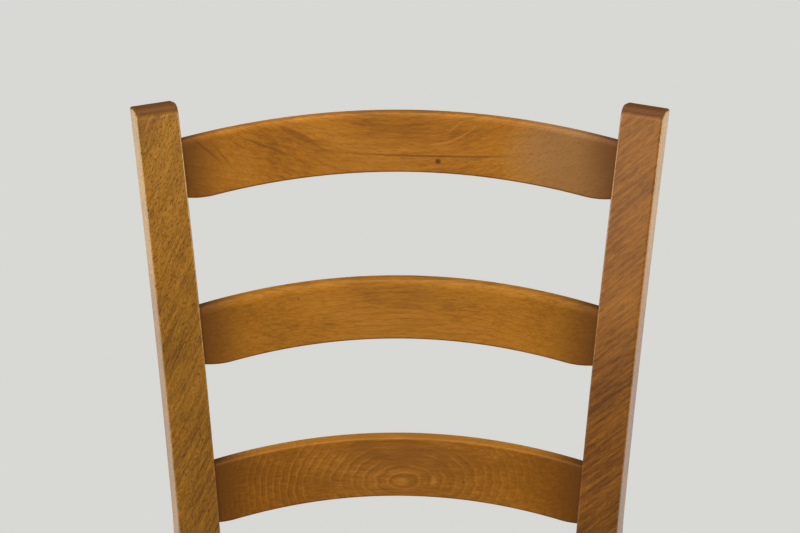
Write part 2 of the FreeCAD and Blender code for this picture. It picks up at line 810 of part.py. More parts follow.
def rod(name, base, radius, height):
    """An upright cylinder with its radius and height from the sheet."""
    cylinder = doc.addObject("Part::Cylinder", name)
    bind(cylinder, Radius=cell(radius), Height=cell(height))
    cylinder.Placement = Placement(base, Rotation())
    return cylinder


def make_glide(name, foot):
    """A plastic glide, its nail, and the hole for the nail in the foot above it."""
    recess = Vector(0, 0, size("nail_head_recess"))
    disc = rod(name + "_disc", foot, "glide_radius", "glide_height")
    shank_height = "glide_height - nail_head_recess + nail_length"
    head = rod(name + "_head", foot + recess, "nail_head_radius", "nail_head_height")
    shank = rod(name + "_shank", foot + recess, "nail_radius", shank_height)
    nail = fuse(name + "_nail", [head, shank])
    hole = rod(name + "_hole", foot, "nail_radius + nail_gap", "glide_height + nail_length + 1")
    well_height = "nail_head_recess + nail_head_height + nail_gap"
    well = rod(name + "_well", foot, "nail_head_radius + nail_gap", well_height)
    return cut(name, disc, [hole, well]), nail, hole


def foot_points():
    """The centres of the right front foot and the right rear foot, on the floor."""
    inset = (size("leg_width") - size("leg_foot_width")) / 2.0
    front = Vector(LEG_X + inset, LEG_Y - inset, 0)
    drop = SEAT_LEVEL / math.cos(size("post_splay") * DEG)
    rear = POST.multVec(Vector(0, size("foot_sweep"), -drop))
    return front, Vector(rear.x, rear.y, 0)


# Rush seat


def make_seat(front_run, rear_run, right_run):
    """The woven seat as one solid: rolled over the four rails, notched at the four corners.

    Each run is the start and the end of a rail's centre line.
    """
    lift = size("rail_height") / 2.0 + size("cord_thickness")
    grown = size("rail_width") / 2.0 + size("cord_thickness")
    front_y = front_run[0].y - grown
    rear_y = rear_run[0].y + grown
    way = (right_run[1] - right_run[0]).normalize()
    near = right_run[0] + Vector(way.y, -way.x, 0) * grown

    def side_x(y):
        return near.x + (y - near.y) * way.x / way.y

    low = size("rail_level") - lift
    corners = [(side_x(front_y), front_y), (side_x(rear_y), rear_y)]
    points = [Vector(x, y, low) for x, y in corners]
    points += [Vector(-x, y, low) for x, y in reversed(corners)]
    plate = doc.addObject("Part::Feature", "seat_plate")
    face = Part.Face(Part.makePolygon(points + [points[0]]))
    plate.Shape = face.extrude(Vector(0, 0, 2 * lift))
    rolled = doc.addObject("Part::Fillet", "seat_rolled")
    rolled.Base = plate
    rolled.Edges = [
        (n, size("seat_round"), size("seat_round"))
        for n, edge in enumerate(plate.Shape.Edges, start=1)
        if abs(edge.tangentAt(edge.FirstParameter).z) < 0.01
    ]
    runs = {"front": front_run, "rear": rear_run, "right": right_run}
    runs["left"] = [Vector(-point.x, point.y, point.z) for point in right_run]
    tunnels = [seat_tunnel(name, start, end) for name, (start, end) in runs.items()]
    return cut("woven_seat", rolled, tunnels + seat_notches() + seat_grooves(lift))


def seat_tunnel(name, start, end):
    """The room that one wrapped rail takes inside the rush."""
    gap = " + 2 * seat_clearance"
    tunnel = doc.addObject("Part::Box", name + "_tunnel")
    bind(tunnel, Width=cell("rail_width" + gap), Height=cell("rail_height" + gap))
    tunnel.Length = (end - start).Length
    doc.recompute()
    shift = Vector(0, -tunnel.Width.Value / 2.0, -tunnel.Height.Value / 2.0)
    placement = frame_at(start, end - start, AXIS_Z)
    tunnel.Placement = placement.multiply(Placement(shift, Rotation()))
    return tunnel


def seat_notches():
    """The corners that the legs and posts take out of the rush."""
    gap = size("seat_clearance")
    notches = []
    inner = size("leg_width") / 2.0 + gap
    leg_box = doc.addObject("Part::Box", "leg_notch")
    reach = size("leg_half_spacing")
    leg_box.Length = leg_box.Width = leg_box.Height = reach
    leg_box.Placement = Placement(
        Vector(LEG_X - inner, LEG_Y + inner - reach, size("rail_level") - reach / 2.0), Rotation()
    )
    post_box = doc.addObject("Part::Box", "post_notch")
    post_box.Length = post_box.Width = post_box.Height = reach
    corner = Vector(
        -size("post_width") / 2.0 - gap, -size("post_seat_depth") / 2.0 - gap, -reach / 2.0
    )
    post_box.Placement = POST.multiply(Placement(corner, Rotation()))
    for box in (leg_box, post_box):
        notches += [box, mirror(box.Name, box)]
    return notches


def seat_grooves(lift):
    """The mitres where the fields of rush meet, from each corner at 45 degrees to the middle."""
    half_rail = size("rail_width") / 2.0
    front = Vector(LEG_X - size("leg_width") / 2.0, LEG_Y + half_rail, 0)
    inner = post_side_frame(size("rail_level")).Base
    rear = Vector(inner.x, inner.y - half_rail, 0)
    front_apex = Vector(0, front.y + front.x, 0)
    rear_apex = Vector(0, rear.y - rear.x, 0)
    grooves = []
    for level_name, level in (("top", lift), ("under", -lift)):
        runs = [("front", front, front_apex), ("rear", rear, rear_apex)]
        for run_name, start, end in runs:
            groove = groove_box("%s_%s_groove" % (level_name, run_name), start, end, level)
            grooves += [groove, mirror(groove.Name, groove)]
        name = level_name + "_middle_groove"
        grooves.append(groove_box(name, front_apex, rear_apex, level))
    return grooves


def groove_box(name, start, end, level):
    """A square bar on its corner, which cuts a valley along a mitre."""
    height = Vector(0, 0, size("rail_level") + level)
    bar = doc.addObject("Part::Box", name)
    bind(bar, Width=cell("seat_groove"), Height=cell("seat_groove"))
    bar.Length = (end - start).Length
    doc.recompute()
    side = size("seat_groove")
    shift = Placement(Vector(0, -side / 2.0, -side / 2.0), Rotation())
    on_corner = Placement(Vector(), Rotation(AXIS_X, 45))
    run = frame_at(start + height, end - start, AXIS_Z)
    bar.Placement = run.multiply(on_corner).multiply(shift)
    return bar


# Build the chair

PARTS = {}


def keep(name, thing):
    """Names a finished piece; the label is the name of its file."""
    PARTS[name] = thing


POST_BLANK = make_post_blank()
LEG_BLANK = make_leg_blank()
post_mortises = []
leg_mortises = []

for slat_name in ("top", "middle", "bottom"):
    slat, mortise = Slat(slat_name + "_slat").make()
    keep(slat_name + "_slat", slat)
    post_mortises.append(mortise)

RAIL = ("rail_width", "rail_height", "rail_edge_round", "rail_tenon_width", "rail_tenon_height")
STRETCHER = (
    "stretcher_thickness",
    "stretcher_height",
    "stretcher_edge_round",
    "stretcher_tenon_thickness",
    "stretcher_tenon_height",
)
FRONT_STRETCHER = (STRETCHER[0], "front_stretcher_height") + STRETCHER[2:]
stagger = size("rail_tenon_stagger")
rail_level = size("rail_level")

rail_frame = leg_side_frame(rail_level)
front_rail, mortise = cross_stick("front_rail", rail_frame, RAIL, LEG_BLANK, stagger)
keep("front_rail", front_rail)
leg_mortises.append(mortise)

rear_frame = post_side_frame(rail_level)
rear_rail, mortise = cross_stick("rear_rail", rear_frame, RAIL, POST_BLANK, stagger)
keep("rear_rail", rear_rail)
post_mortises.append(mortise)

frame = leg_side_frame(size("front_stretcher_level"))
bar, mortise = cross_stick("front_stretcher", frame, FRONT_STRETCHER, LEG_BLANK)
keep("front_stretcher", bar)
leg_mortises.append(mortise)

frame = post_side_frame(size("rear_stretcher_level"))
bar, mortise = cross_stick("rear_stretcher", frame, STRETCHER, POST_BLANK)
keep("rear_stretcher", bar)
post_mortises.append(mortise)

side_rail_frames = (
    leg_back_frame(rail_level),
    post_front_frame(rail_level, size("side_rail_shift")),
)
SIDE_STICKS = [("side_rail", side_rail_frames, RAIL, -stagger)]
for name, level in (("upper", size("high_stretcher_level")), ("lower", size("low_stretcher_level"))):
    frames = (leg_back_frame(level), post_front_frame(level))
    SIDE_STICKS.append((name + "_side_stretcher", frames, STRETCHER, 0.0))
for name, (front, rear), sizes, lift in SIDE_STICKS:
    bar, leg_mortise, post_mortise = side_stick(name, front, rear, sizes, lift)
    keep("right_" + name, bar)
    keep("left_" + name, mirror("left_" + name, bar))
    leg_mortises.append(leg_mortise)
    post_mortises.append(post_mortise)

nails = []
front_foot, rear_foot = foot_points()
for name, foot, mortises in (
    ("front", front_foot, leg_mortises),
    ("rear", rear_foot, post_mortises),
):
    glide, nail, hole = make_glide(name + "_glide", foot)
    keep("right_%s_glide" % name, glide)
    keep("left_%s_glide" % name, mirror("left_%s_glide" % name, glide))
    nails += [nail, mirror(name + "_nail", nail)]
    mortises.append(hole)

nail_set = doc.addObject("Part::Compound", "nail_set")
nail_set.Links = nails
keep("glide_nails", nail_set)

floor_block = doc.addObject("Part::Box", "floor_block")
block_side = 3 * size("post_width")
floor_block.Length = floor_block.Width = floor_block.Height = block_side
block_corner = rear_foot - Vector(block_side / 2.0, block_side / 2.0, block_side)
block_corner.z += size("glide_height")
floor_block.Placement = Placement(block_corner, Rotation())
right_post = cut("back_post", POST_BLANK, [floor_block] + post_mortises)
keep("right_back_post", right_post)
keep("left_back_post", mirror("left_back_post", right_post))
right_leg = cut("front_leg", LEG_BLANK, leg_mortises)
keep("right_front_leg", right_leg)
keep("left_front_leg", mirror("left_front_leg", right_leg))

seat = make_seat(
    cross_run(rail_frame, "rail_width"),
    cross_run(rear_frame, "rail_width"),
    side_run(*side_rail_frames, "rail_width"),
)
keep("woven_seat", seat)

doc.recompute()
for thing in doc.Objects:
    if "Invalid" in thing.State or "Error" in thing.State:
        raise RuntimeError("%s failed: %s" % (thing.Name, thing.State))

# Stand the chair over its origin: its overall box is centred on it, front to back

box = FreeCAD.BoundBox()
for thing in PARTS.values():
    box.add(thing.Shape.optimalBoundingBox(False, False))
shift = Vector(0, -(box.YMin + box.YMax) / 2.0, 0)

os.makedirs("parts", exist_ok=True)
for name, thing in PARTS.items():
    final = doc.addObject("Part::Feature", name)
    final.Shape = thing.Shape
    final.Label = name
    final.Placement = Placement(shift, Rotation()).multiply(final.Placement)

doc.recompute()
for name in PARTS:
    shape = doc.getObjectsByLabel(name)[0].Shape
    if shape.isNull() or not shape.isValid() or not shape.Solids:
        raise RuntimeError(name + " has no valid solid")
    shape.exportStep("parts/%s.step" % name)
    print("%-28s %d solid %10.1f mm3" % (name, len(shape.Solids), shape.Volume))
print("box", box, "shift", shift.y)
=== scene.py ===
"""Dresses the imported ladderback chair: stained beech, a wound rush seat, studio light and camera.

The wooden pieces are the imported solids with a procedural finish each, whose grain follows the way
that the piece was cut and bent. The seat's plain solid gives way to a rush seat wound cord by cord
over the four rails. Everything is in metres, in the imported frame.
"""

import logging
import math
from dataclasses import dataclass, field
from enum import Enum
from random import Random
from typing import Any, Iterable, Sequence

import bpy
from mathutils import Euler, Matrix, Vector


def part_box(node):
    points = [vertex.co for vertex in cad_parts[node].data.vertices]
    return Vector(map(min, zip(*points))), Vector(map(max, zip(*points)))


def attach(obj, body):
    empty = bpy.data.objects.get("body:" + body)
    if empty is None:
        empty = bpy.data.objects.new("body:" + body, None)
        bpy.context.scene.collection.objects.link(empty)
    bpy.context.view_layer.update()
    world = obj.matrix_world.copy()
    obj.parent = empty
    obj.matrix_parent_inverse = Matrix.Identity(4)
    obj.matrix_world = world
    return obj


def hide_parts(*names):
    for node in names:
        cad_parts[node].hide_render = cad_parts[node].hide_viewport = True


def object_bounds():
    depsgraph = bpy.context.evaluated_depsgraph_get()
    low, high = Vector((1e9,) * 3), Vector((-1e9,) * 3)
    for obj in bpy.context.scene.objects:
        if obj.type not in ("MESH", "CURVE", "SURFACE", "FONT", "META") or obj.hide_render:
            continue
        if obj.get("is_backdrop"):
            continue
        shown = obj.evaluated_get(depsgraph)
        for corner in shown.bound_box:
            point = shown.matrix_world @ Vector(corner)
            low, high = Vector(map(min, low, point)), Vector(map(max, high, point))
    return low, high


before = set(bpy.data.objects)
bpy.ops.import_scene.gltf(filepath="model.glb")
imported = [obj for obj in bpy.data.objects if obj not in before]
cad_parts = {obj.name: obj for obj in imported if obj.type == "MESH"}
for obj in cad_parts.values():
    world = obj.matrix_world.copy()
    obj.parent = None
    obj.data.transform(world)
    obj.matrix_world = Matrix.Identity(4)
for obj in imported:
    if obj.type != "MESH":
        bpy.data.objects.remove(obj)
CAD_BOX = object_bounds()

LOG = logging.getLogger("ladderback")
MM = 0.001
BODY = "root"
UPRIGHT = Vector((0.0, 0.0, 1.0))

Colour = tuple[float, float, float]
Triple = tuple[float, float, float]


def srgb(red: int, green: int, blue: int) -> Colour:
    """Turns a screen colour into the linear one that a shader takes.

    Args:
        red: red from 0 to 255.
        green: green from 0 to 255.
        blue: blue from 0 to 255.

    Returns:
        The linear colour.
    """
    def linear(level: int) -> float:
        """The linear amount of one channel."""
        share = level / 255.0
        return share / 12.92 if share <= 0.04045 else ((share + 0.055) / 1.055) ** 2.4

    return linear(red), linear(green), linear(blue)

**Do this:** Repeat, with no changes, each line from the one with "in imported if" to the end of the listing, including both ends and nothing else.

**Reply:**
cad_parts = {obj.name: obj for obj in imported if obj.type == "MESH"}
for obj in cad_parts.values():
    world = obj.matrix_world.copy()
    obj.parent = None
    obj.data.transform(world)
    obj.matrix_world = Matrix.Identity(4)
for obj in imported:
    if obj.type != "MESH":
        bpy.data.objects.remove(obj)
CAD_BOX = object_bounds()

LOG = logging.getLogger("ladderback")
MM = 0.001
BODY = "root"
UPRIGHT = Vector((0.0, 0.0, 1.0))

Colour = tuple[float, float, float]
Triple = tuple[float, float, float]


def srgb(red: int, green: int, blue: int) -> Colour:
    """Turns a screen colour into the linear one that a shader takes.

    Args:
        red: red from 0 to 255.
        green: green from 0 to 255.
        blue: blue from 0 to 255.

    Returns:
        The linear colour.
    """
    def linear(level: int) -> float:
        """The linear amount of one channel."""
        share = level / 255.0
        return share / 12.92 if share <= 0.04045 else ((share + 0.055) / 1.055) ** 2.4

    return linear(red), linear(green), linear(blue)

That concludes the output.